**Data block**
☆ ☆ ☆ ☆

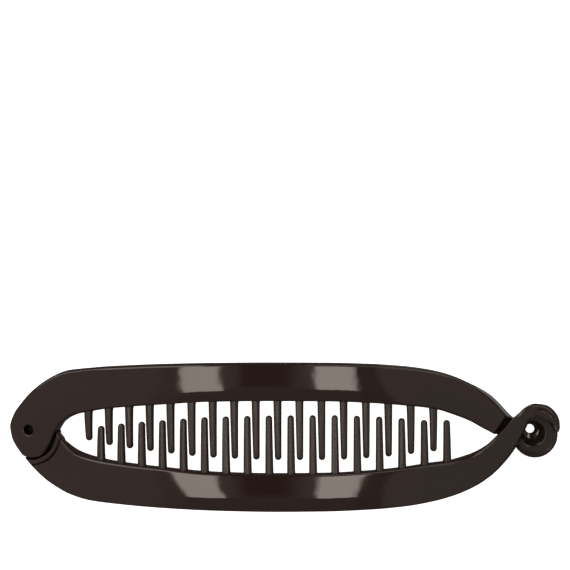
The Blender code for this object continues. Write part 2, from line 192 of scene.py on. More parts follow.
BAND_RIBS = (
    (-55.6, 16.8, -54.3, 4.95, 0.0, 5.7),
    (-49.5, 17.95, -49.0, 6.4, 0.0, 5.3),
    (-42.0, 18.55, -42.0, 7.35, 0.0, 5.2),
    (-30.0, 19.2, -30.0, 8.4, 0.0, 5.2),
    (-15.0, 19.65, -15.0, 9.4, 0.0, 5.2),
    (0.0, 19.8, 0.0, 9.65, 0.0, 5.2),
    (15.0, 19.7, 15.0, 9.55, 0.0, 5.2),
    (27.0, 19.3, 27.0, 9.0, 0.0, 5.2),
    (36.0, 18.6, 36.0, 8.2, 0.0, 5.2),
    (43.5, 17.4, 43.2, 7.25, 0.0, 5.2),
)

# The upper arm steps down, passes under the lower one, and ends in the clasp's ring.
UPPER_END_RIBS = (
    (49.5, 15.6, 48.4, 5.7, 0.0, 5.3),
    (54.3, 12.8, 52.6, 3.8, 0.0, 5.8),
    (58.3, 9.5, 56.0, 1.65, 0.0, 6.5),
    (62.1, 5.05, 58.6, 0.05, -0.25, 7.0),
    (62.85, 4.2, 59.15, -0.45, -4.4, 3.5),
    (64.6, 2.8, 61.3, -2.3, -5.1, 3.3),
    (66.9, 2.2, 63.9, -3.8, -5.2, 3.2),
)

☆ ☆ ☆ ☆

**Work instructions**
Go through the listing and print each line exactly as it appears.

**Result of this exercise**
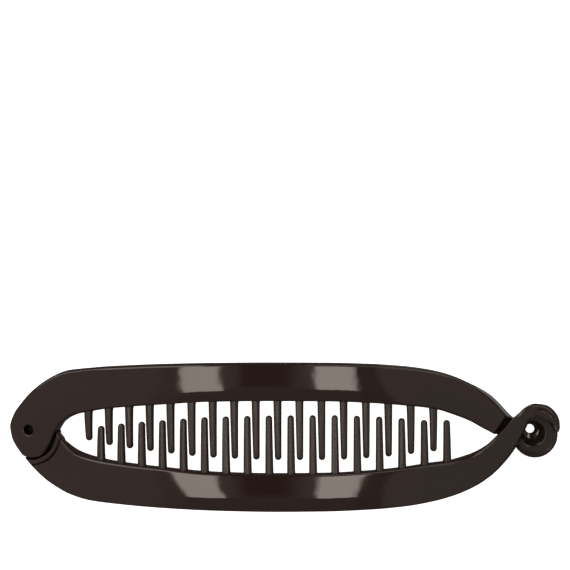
The Blender code for this object continues. Write part 2, from line 192 of scene.py on. More parts follow.
BAND_RIBS = (
    (-55.6, 16.8, -54.3, 4.95, 0.0, 5.7),
    (-49.5, 17.95, -49.0, 6.4, 0.0, 5.3),
    (-42.0, 18.55, -42.0, 7.35, 0.0, 5.2),
    (-30.0, 19.2, -30.0, 8.4, 0.0, 5.2),
    (-15.0, 19.65, -15.0, 9.4, 0.0, 5.2),
    (0.0, 19.8, 0.0, 9.65, 0.0, 5.2),
    (15.0, 19.7, 15.0, 9.55, 0.0, 5.2),
    (27.0, 19.3, 27.0, 9.0, 0.0, 5.2),
    (36.0, 18.6, 36.0, 8.2, 0.0, 5.2),
    (43.5, 17.4, 43.2, 7.25, 0.0, 5.2),
)

# The upper arm steps down, passes under the lower one, and ends in the clasp's ring.
UPPER_END_RIBS = (
    (49.5, 15.6, 48.4, 5.7, 0.0, 5.3),
    (54.3, 12.8, 52.6, 3.8, 0.0, 5.8),
    (58.3, 9.5, 56.0, 1.65, 0.0, 6.5),
    (62.1, 5.05, 58.6, 0.05, -0.25, 7.0),
    (62.85, 4.2, 59.15, -0.45, -4.4, 3.5),
    (64.6, 2.8, 61.3, -2.3, -5.1, 3.3),
    (66.9, 2.2, 63.9, -3.8, -5.2, 3.2),
)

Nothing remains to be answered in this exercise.